Programmatic Configuration:

Config config = new Config();
MapConfig mapConfig = config.getMapConfig("name-of-the-map");
PartitioningStrategyConfig psConfig = mapConfig.getPartitioningStrategyConfig();
psConfig.setPartitioningStrategyClass( "StringAndPartitionAwarePartitioningStrategy" );

// OR
psConfig.setPartitioningStrategy(YourCustomPartitioningStrategy);
...

You can also define your own partition strategy by implementing the class PartitioningStrategy. To enable your implementation, add the full class name to your Hazelcast configuration using either the declarative or programmatic approach, as exemplified above.

The examples above show how to define a partitioning strategy per map. Note that all the members of your cluster must have the same partitioning strategy configurations.

You can also change a global strategy which is applied to all the data structures in your cluster. This can be done by defining the hazelcast.partitioning.strategy.class system property. An example declarative way of configuring this property is shown below:

  • XML

  • YAML

<hazelcast>
    ...
    <properties>
        <property name="hazelcast.partitioning.strategy.class">
            com.hazelcast.partition.strategy.StringAndPartitionAwarePartitioningStrategy
        </property>
    </properties>
    ...
</hazelcast>
hazelcast:
  properties:
    hazelcast.partitioning.strategy.class: com.hazelcast.partition.strategy.StringAndPartitionAwarePartitioningStrategy

You can specify the aforementioned out-of-the-box strategies or your custom partitioning strategy.

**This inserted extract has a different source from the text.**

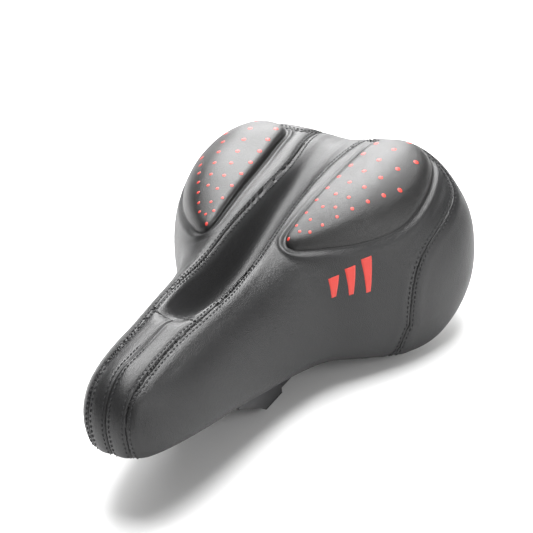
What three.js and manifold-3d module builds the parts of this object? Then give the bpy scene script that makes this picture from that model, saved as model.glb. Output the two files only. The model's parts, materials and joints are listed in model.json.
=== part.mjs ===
// Wide comfort bicycle saddle on steel rails, with the serrated clamp that holds it on a seatpost.
//
// Frame: millimetres, +Z up, nose towards -Y, rider's left towards +X. The origin is the centre of the
// clamp collar's mouth, where the seatpost enters from below.
//
// The padded top is drawn in saddle coordinates: y counts back from the tip of the nose and z up from the
// seam datum, the height where the nose seams end. SADDLE_TO_FRAME carries those into the part's frame.

import * as THREE from 'three';
import { mergeVertices } from 'three/addons/utils/BufferGeometryUtils.js';
import Module from 'manifold-3d';

const wasm = await Module();
wasm.setup();

// ---- driving dimensions -------------------------------------------------------------------------------

const saddle_length = 282;        // nose tip to tail
const saddle_width = 194;         // across the wings
const post_setback = 200;         // nose tip to the seatpost's axis
const rail_depth = 43.5;          // rails' centreline below the seam datum
const crown_lift = 0;             // extra padding height over the whole top

const cover_thickness = 2.0;      // artificial leather with its backing
const seam_gap = 0.5;             // butt gap between two cover panels
const fit_gap = 0.35;             // gap between pieces that touch
const pad_rise = 4.2;             // thermoformed gel pad above the cover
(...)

You can also use other system property configuring options as explained in the Configuring with System Properties section.

The per map and global (cluster) partitioning strategies are supported on the member side. Hazelcast IMDG Java clients only support the global strategy and it is configured via the same system property used in the members (`hazelcast.partitioning.strategy.class `).